On a broader scale but resting upon the same principle is the question of congressional conflict of interests. If congressmen are restrained by ever tighter definitions of conflicts of interest, two things will happen first, fewer candidates will offer themselves from among elements in the population who have free-wheeling, libertarian, independent professional backgrounds and humble origins. Second, the reputation of Congress will decline as impossible standards of conduct are imposed. Meanwhile, the moral stature of the civil servant and presidency will grow.
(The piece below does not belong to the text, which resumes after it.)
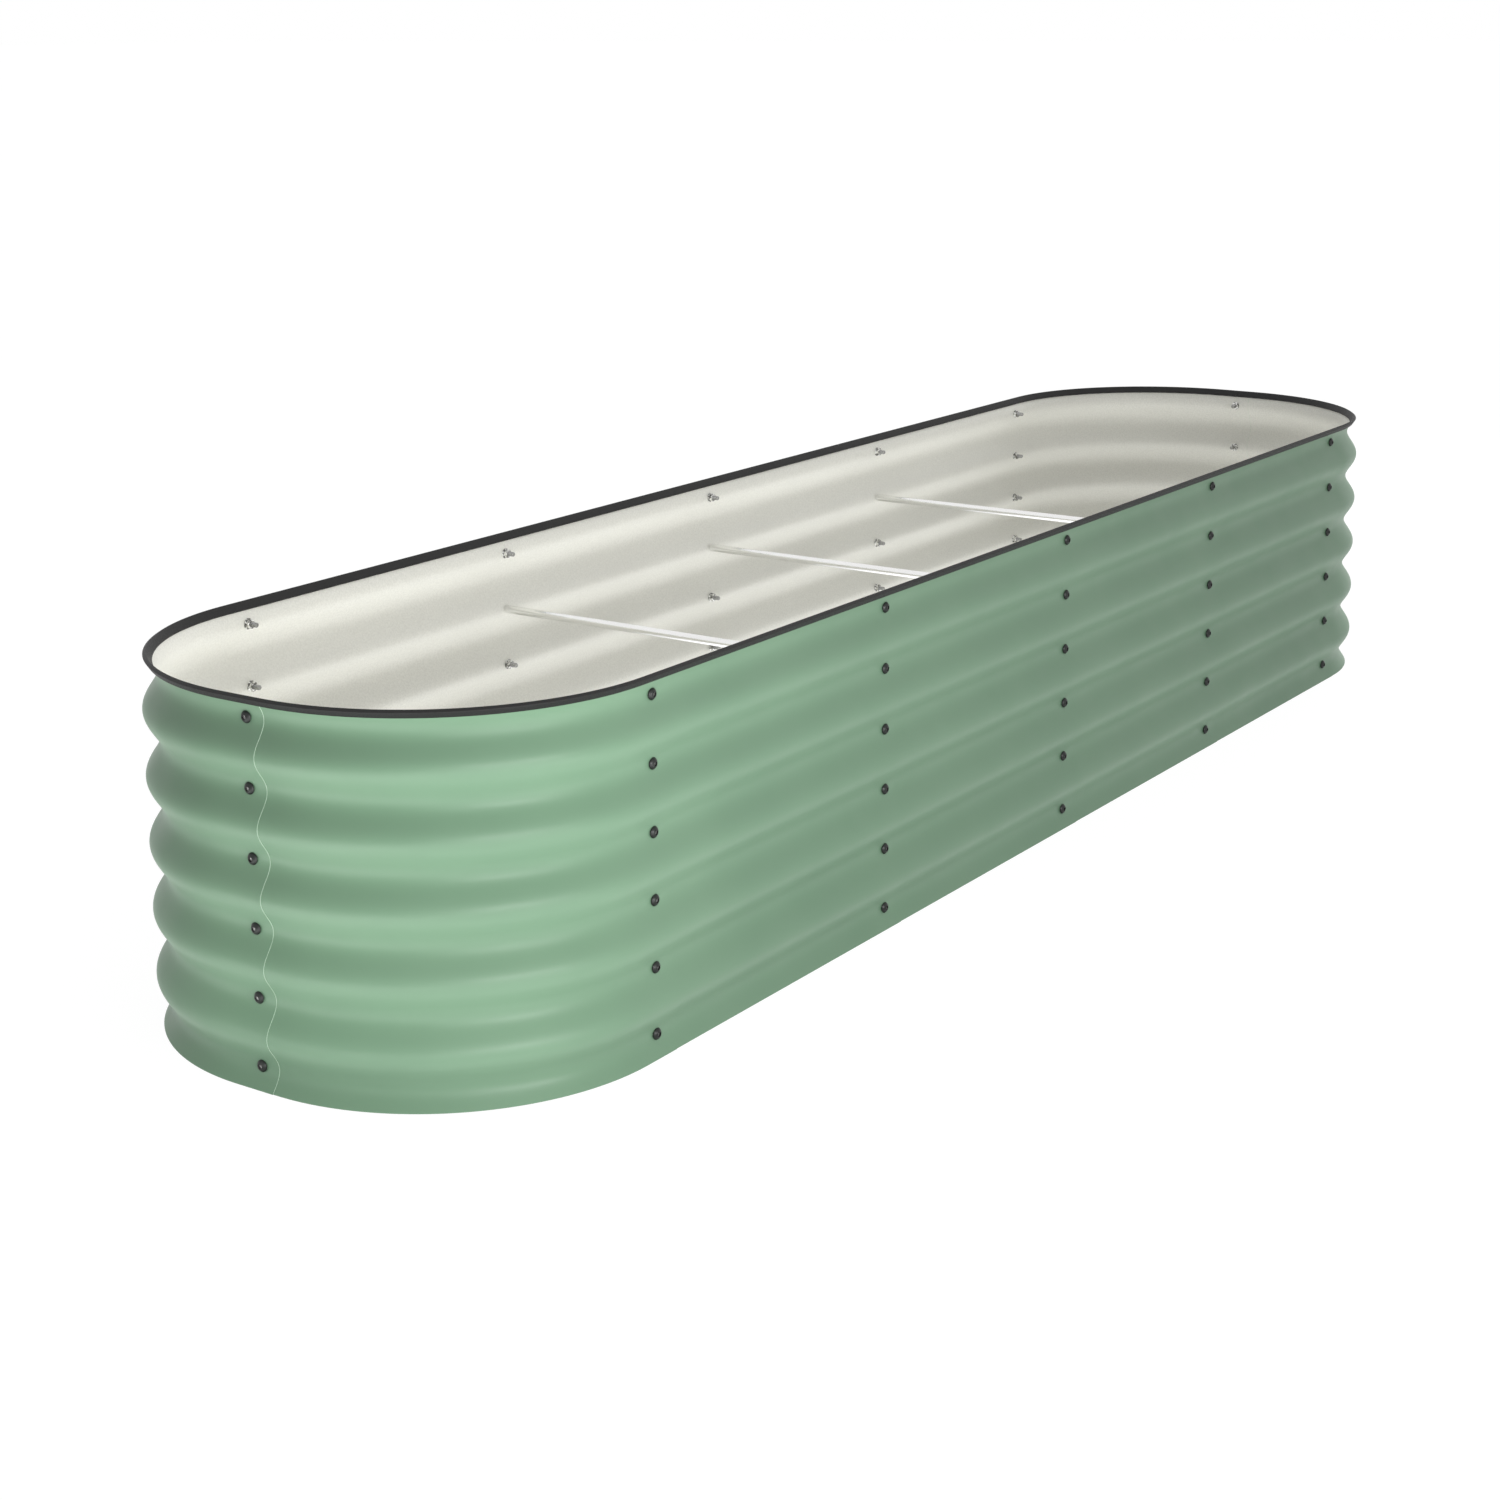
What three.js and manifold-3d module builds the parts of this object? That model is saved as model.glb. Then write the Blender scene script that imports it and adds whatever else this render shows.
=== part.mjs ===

In addition, if conflict of interests statutes can be tightened up throughout the government, fewer elements of a republican nature will be able to enter government. Being removed from the government arena will sap their vitality and, therefore, their reason for being government in the first place will no longer exist. Thus, those who know about government will be least likely to have a hand in determining the course of government, unless they join the civil service-the professional soldiery of government-and thus remove themselves from the ranks of the general public.

For these several reasons, campaigns aimed at tightening rules against situations where conflicts of interest might exist are of benefit in establishing the greater neutrality, objectivity, and public interest of the executive establishment and the presidency.

If all or most of the proposals recited above are carried into being, whether by law or by informal practice, the chances for the early success of the executive force in government will be measurably increased. Taken together they add up to the accepted definition of "effective, modern government." They are "constructive, moral" reforms. They will give a "badly needed integration and coordination to national government in America." They will "promote a stronger, more favorable image of America abroad." Congress will be adequate-adequate, that is, to the role provided for it in the executive government of the future.